One of the movement’s leaders is the Heritage Foundation, the prominent conservative think tank in Washington, D.C. It has been working with the American Legislative Exchange Council (alec)—a corporate-funded nonprofit that generates model laws for state legislators—on ways to impose new voting restrictions. Among those deep in the fight is Leonard Leo, a chairman of the Federalist Society, the legal organization known for its decades-long campaign to fill the courts with conservative judges. In February, 2020, the Judicial Education Project, a group tied to Leo, quietly rebranded itself as the Honest Elections Project, which subsequently filed briefs at the Supreme Court, and in numerous states, opposing mail-in ballots and other reforms that have made it easier for people to vote.

Republican lawmakers in Pennsylvania — another state Biden won — recently expressed interest in a similarly partisan, privately funded “audit” of the 2020 results.
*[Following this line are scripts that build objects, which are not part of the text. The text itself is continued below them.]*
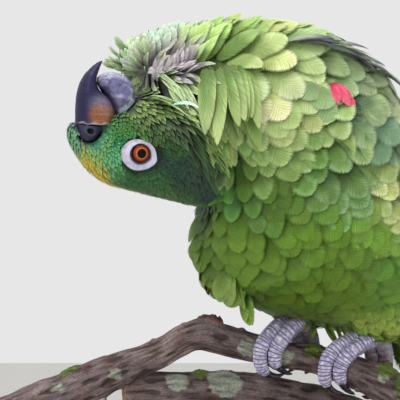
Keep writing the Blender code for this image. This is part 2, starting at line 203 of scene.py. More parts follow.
def add_node(tree, kind, settings=(), inputs=(), stops=()):
    """Adds a node with its settings, its inputs (values or links) and a ramp's stops; gives its outputs."""
    made = tree.nodes.new("ShaderNode" + kind)
    for key, value in dict(settings).items():
        setattr(made, key, value)
    for key, value in dict(inputs).items():
        if isinstance(value, NodeSocket):
            tree.links.new(value, made.inputs[key])
        else:
            made.inputs[key].default_value = value
    if stops:
        ramp = made.color_ramp.elements
        for _ in stops[2:]:
            ramp.new(0.5)
        for element, (position, colour) in zip(ramp, stops):
            element.position = position
            element.color = (*np.broadcast_to(colour, 3), 1)  # one number is a grey
    return made.outputs


def start_material(name, **sockets):
    """A new material with these values on its shader's sockets, its tree and its object coordinates."""
    made = bpy.data.materials.new(name)
    made.use_nodes = True
    tree = made.node_tree
    for key, value in sockets.items():
        tree.nodes["Principled BSDF"].inputs[key.replace("_", " ")].default_value = value
    return made, tree, add_node(tree, "TexCoord")["Object"]


def finish_surface(tree, tone, shades=(), relief=None, strength=0.0, depth=0.0, sunk=False, dullness=None):
    """Links the shader's sockets: a tone times each shade, a relief raised or sunk by a depth, a dullness.

    A shade is an output, or an output and the stops of the ramp that it runs through.
    """
    for shade in shades:
        if isinstance(shade, tuple):
            shade = add_node(tree, "ValToRGB", {}, {"Fac": shade[0]}, shade[1])["Color"]
        inputs = {0: 1.0, 6: tone, 7: shade}  # its share and both colours
        tone = add_node(tree, "Mix", {"data_type": "RGBA", "blend_type": "MULTIPLY"}, inputs)[2]
    found = {"Base Color": tone}
    if dullness:
        found["Roughness"] = dullness
    if relief:
        inputs = {"Height": relief, "Strength": strength, "Distance": depth}
        found["Normal"] = add_node(tree, "Bump", {"invert": sunk}, inputs)["Normal"]
    for key, value in found.items():
        tree.links.new(value, tree.nodes["Principled BSDF"].inputs[key])


# ---------------- the coat's tracts

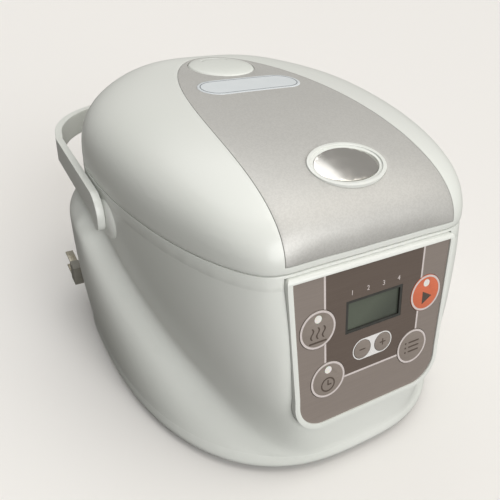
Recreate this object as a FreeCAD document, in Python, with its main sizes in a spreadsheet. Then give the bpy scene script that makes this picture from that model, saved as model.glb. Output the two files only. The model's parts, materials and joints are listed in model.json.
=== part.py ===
"""Rice cooker with a hinged lid, a carrying handle and a front control panel.

Millimetres, +Z up, the cooker stands on z = 0 and its front faces -Y.
Every driving dimension is a cell of the spreadsheet "Sizes".
"""
import FreeCAD
import Part
import Sketcher
import functools
import math
import os
import re

V = FreeCAD.Vector
Placement = FreeCAD.Placement
Rotation = FreeCAD.Rotation

SIZES = {
    # casing: plan at the seam, where lid and body meet
    "seam_height": 145.0,
    "seam_half": 117.5,
    "seam_front": -139.5,
    "seam_middle": 12.0,
    "seam_back": 109.0,
    "flat_half": 59.5,
    "corner_power": 1.8,
    "rear_power": 2.3,
    # casing: core that narrows below the seam
    "core_base_half": 84.0,
    "core_base_flat": 30.0,
    "core_base_back": 60.0,
    "core_power": 1.9,
    "foot_height": 50.0,
    "foot_power": 1.3,
    "belly_depth": 23.0,
    "belly_power": 1.6,
    # casing: hip that stands out at the sides and the rear
    "hip_height": 105.0,
    "hip_half": 131.0,
    "hip_back": 120.0,
    "hip_front": -8.0,
    "hip_base_half": 123.0,
    "hip_base_back": 104.0,
    "hip_sweep": 1.4,
    "hip_power": 2.65,
    "hip_round": 21.0,
    "hip_ledge": 28.0,
    "crease_softness": 12.0,
    # casing: shells
    "casing_wall": 2.5,
    "base_bottom": 4.0,
    "band_height": 10.0,
    "band_round": 6.0,
    "base_floor": 2.5,
    "frame_height": 8.0,
    # lid
    "lid_gap": 0.4,
    "lid_rise": 50.0,
    "crown_y": 67.0,
    "crown_front_power": 3.0,
    "crown_back_power": 4.5,
    "arch_power": 3.3,
    "lid_wall": 2.4,
    "overrun": 3.0,
    "plate_thickness": 1.2,
    "plate_groove": 0.4,
    "plate_half": 59.0,
    "plate_start": -95.0,
    "plate_end": 84.5,
    "plate_power": 2.5,
    "plate_lift": 5.0,
    "lid_base_gap": 1.4,
    "lid_base_thickness": 3.0,
    # cooking pot and its well
    "pot_middle": -22.0,
    "pot_radius": 89.0,
    "pot_wall": 1.6,
    "pot_bottom": 38.0,
    "pot_corner": 22.0,
    "flange_width": 5.5,
    "flange_thickness": 1.6,
    "flange_drop": 4.0,
    "well_gap": 1.6,
    "seat_gap": 1.0,
    "well_radius": 96.5,
    "well_wall": 1.0,
    "well_bottom": 26.0,
    "well_corner": 18.0,
    "well_lip": 4.0,
    "heater_radius": 66.0,
    "heater_gap": 0.3,
    "sensor_radius": 15.0,
    "sensor_gap": 1.0,
    "sensor_height": 14.0,
    "thermal_fuse_radius": 3.0,
    "thermal_fuse_length": 16.0,
    "thermal_fuse_y": 50.0,
    "spring_wire": 1.4,
    "spring_radius": 8.0,
    "inner_lid_radius": 90.0,
    "inner_lid_thickness": 1.2,
    "seal_radius": 91.0,
    "seal_width": 5.0,
    # control panel, drawn in its own leaning plane
    "panel_lean": 11.2,
    "panel_top_y": -143.0,
    "panel_drop": 1.0,
    "panel_half": 59.5,
    "panel_low_half": 55.3,
    "panel_straight": 6.0,
    "panel_shoulder": 77.0,
    "panel_length": 104.0,
    "panel_corner": 21.0,
    "panel_thickness": 6.0,
    "rim_width": 3.2,
    "film_thickness": 0.6,
    "film_drop": 0.8,
    "fit_gap": 0.3,
    "button_radius": 12.0,
    "upper_button_x": 40.0,
    "upper_button_y": 35.2,
    "lower_button_x": 32.4,
    "lower_button_y": 71.0,
    "small_button_radius": 6.1,
    "small_button_x": 7.7,
    "small_button_y": 59.0,
    "button_proud": 0.3,
    "button_travel": 0.8,
    "button_flange": 1.2,
    "flange_depth": 1.5,
    "screen_half": 20.8,
    "screen_top": 23.7,
    "screen_height": 21.3,
    "screen_depth": 2.2,
    "panel_post_x": 46.0,
    "panel_post_top": 12.0,
    "panel_post_low": 81.0,
    "board_screw_length": 6.0,
    "lens_thickness": 1.2,
    "board_thickness": 1.6,
    "board_depth": 12.4,
    "board_half": 50.0,
    "board_height": 80.0,
    "board_top": 6.0,
    "panel_gap": 0.15,
    "switch_half": 3.0,
    "lamp_radius": 2.4,
    "lamp_offset": 6.7,
    # steam outlet
    "cap_y": 56.5,
    "cap_radius": 25.2,
    "cap_proud": 2.2,
    "cap_height": 14.0,
    "cap_skirt": 2.0,
    "cap_gap": 0.4,
    "socket_wall": 1.5,
    "socket_floor": 2.0,
    "tube_radius": 9.0,
    "steam_hole_radius": 5.0,
    "cap_vent_radius": 17.0,
    "cap_vent_width": 2.6,
    "cap_vent_half": 11.0,
    # lid latch
    "latch_y": -104.5,
    "latch_half": 25.6,
    "latch_depth_half": 18.2,
    "latch_rim": 4.2,
    "latch_proud": 0.6,
    "latch_thickness": 4.0,
    "latch_cup": 9.0,
    "latch_floor": 1.5,
    "latch_step": 1.0,
    "latch_dome_radius": 150.0,
    "latch_crown": 0.6,
    "stem_radius": 3.0,
    "stem_offset": 9.0,
    "stem_length": 18.0,
    "hook_width": 14.0,
    "hook_thickness": 3.0,
    "hook_reach": 5.0,
    "hook_pin_radius": 1.5,
    "hook_pin_height": 12.0,
    "hook_pin_y": -131.0,
    "hook_arm_length": 26.0,
    "hook_nose_length": 2.0,
    "ear_width": 3.0,
    "slot_front": -134.8,
    "slot_length": 8.0,
    # hinge
    "hinge_y": 113.5,
    "hinge_height": 147.0,
    "hinge_pin_radius": 2.5,
    "hinge_knuckle_radius": 6.0,
    "hinge_half": 42.0,
    "notch_gap": 0.6,
    "hinge_lug_width": 8.0,
    "lug_root_y": 98.0,
    "knuckle_root_y": 95.0,
    "spring_half": 14.5,
    "pin_gap": 0.05,
    # carrying handle
    "handle_inner": 118.2,
    "handle_thickness": 5.0,
    "handle_back": 165.0,
    "handle_bow_start": 70.0,
    "handle_bow_power": 2.6,
    "handle_low": 125.0,
    "handle_high": 143.0,
    "pivot_y": -14.0,
    "pivot_height": 126.0,
    "pivot_boss_radius": 7.5,
    "pivot_pin_radius": 3.5,
    "pin_bite": 3.6,
    "knee_run": 9.0,
    "knee_drop": 9.0,
    "bracket_inner": 105.5,
    "bracket_thickness": 4.5,
    # cord reel and plug
    "reel_height": 55.0,
    "reel_back": 93.0,
    "reel_radius": 34.0,
    "reel_width": 14.0,
    "reel_core_radius": 14.0,
    "reel_flange": 1.2,
    "cord_radius": 29.0,
    "axle_radius": 3.0,
    "reel_gap": 0.6,
    "bracket_plate": 2.0,
    "reel_plate_width": 24.0,
    "plug_proud": 7.0,
    "plug_neck_length": 14.0,
    "outlet_length": 10.0,
    "plug_reach": 123.0,
    "plug_y": 58.0,
    "plug_height": 38.0,
    "outlet_radius": 6.0,
    "plug_width": 12.0,
    "plug_tall": 16.0,
    "blade_length": 17.0,
    "blade_width": 6.0,
    "blade_thickness": 1.5,
    "blade_spacing": 12.7,
    # boards, screws and feet
    "power_board_length": 70.0,
    "power_board_width": 40.0,
    "power_board_front": -96.0,
    "power_board_lift": 2.0,
    "post_radius": 3.5,
    "screw_radius": 1.6,
    "screw_head_radius": 3.2,
    "screw_head_height": 2.0,
    "screw_length": 10.0,
    "foot_radius": 8.0,
    "foot_recess": 1.5,
    "foot_x": 70.0,
    "foot_front": -95.0,
    "foot_back": 45.0,
    "post_front_x": 58.0,
    "post_front_y": -112.0,
    "post_back_x": 80.0,
    "post_back_y": 55.0,
    "vent_length": 60.0,
    "vent_pitch": 9.0,
}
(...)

Republicans in Texas and Georgia have gone a step further and adopted new legislation aimed at curtailing mail voting and enabling Republicans to take control of elections boards in blue cities, respectively. Arizona Republicans, meanwhile, didn’t wait for the “audit” to conclude to pass a new law restricting mail voting.

These measures are potential solutions to the problem of losing elections, not to the problem of fraud. And since fraud is so exceedingly rare not only in Arizona but nationally — the Washington Post reported in May that there was one case of fraud prosecuted for every 10 million votes last year — Republicans invested in convincing people it’s actually a real problem are increasingly resorting to conspiracy theories about bamboo fibers and hacked routers.

So when the Arizona “audit” report finally drops, know in advance it’ll almost certainly contain flimsy claims of fraud and nods to wild conspiracy theories. Fact-checkers will just as surely get busy debunking it, but in the increasingly shameless environment of Trump’s Republican Party, their findings will either be ignored or summarily dismissed as the product of media outlets that were in on the plot.